Time series regression of sea level on weather

Analysis of sea‐level and weather records by frequency is done by the usual methods of spectrum analysis, whereupon a regression analysis is performed in each frequency band. The very complete array of existing statistical procedures, for testing hypotheses and allocating confidence intervals, is then available, suitably modified to take account of the fact that the regression coefficients are complex numbers. Associated statistics, such as partial and multiple coherences and residual spectral matrices, may be treated similarly. The combination of estimates from neighboring frequency bands is also discussed.
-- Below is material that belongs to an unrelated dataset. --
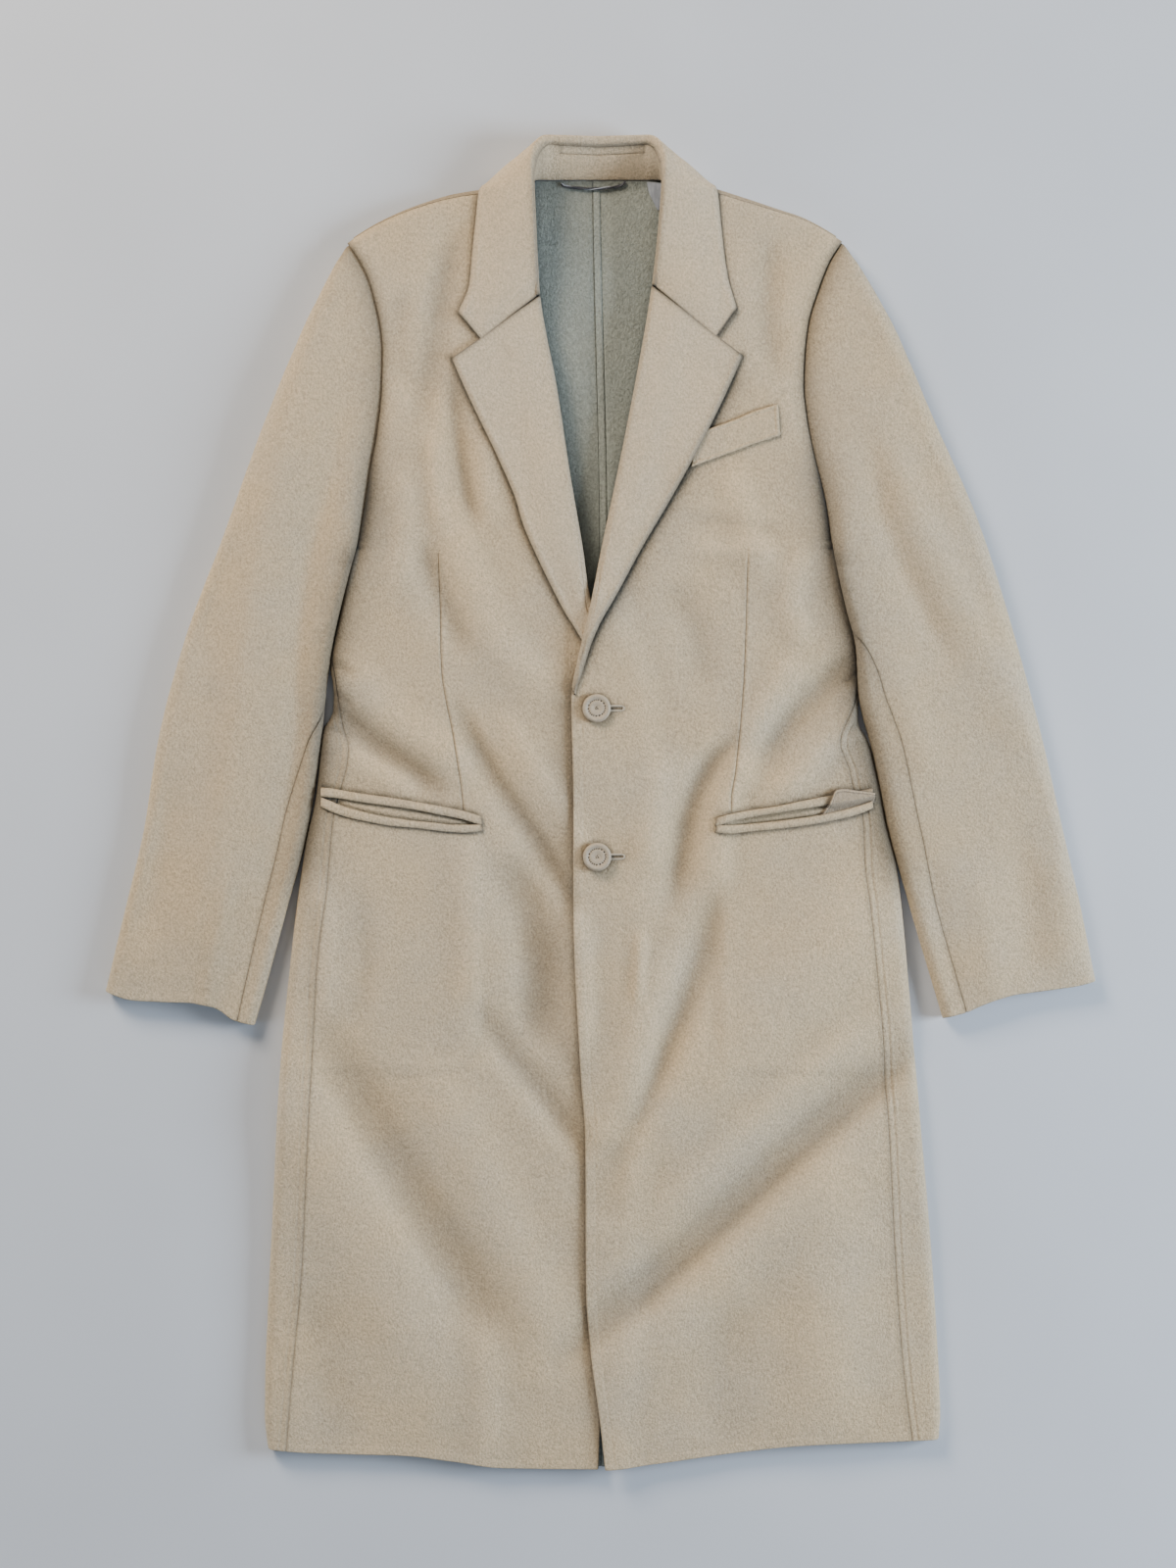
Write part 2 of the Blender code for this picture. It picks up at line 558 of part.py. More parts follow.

These methods are used to study records of sea level, surface atmospheric pressure, and wind components at Kwajalein and Eniwetok in the Marshall Islands. An 8 × 8 spectral matrix of these variables covering the frequency range of 0 to 0.85 cycles per day is the starting point for the study. The spectra are characteristic of other sea‐level and weather spectra at islands in low latitudes. There is good coherence between the two islands, especially in sea level and atmospheric pressure. At each island there is the usual strong coherence between sea level and pressure, with moderate coherence between sea level and wind at each island. Several regression models of sea level on the weather records are considered in order to study oceanic influences on the sea‐level records free from local weather noise. However, the spatial coherence of the residual sea level is less than that of the original sea‐level records, apparently because most of the original spatial coherence results from coherent weather patterns and not from coherent water motions. If the computed statistical relations are taken as the true relations, the results are not compatible with a simplified theory of free planetary barotropic waves on the surface of an ocean of constant depth. Because of statistical uncertainty, however, little can be deduced regarding the presence or absence of planetary waves.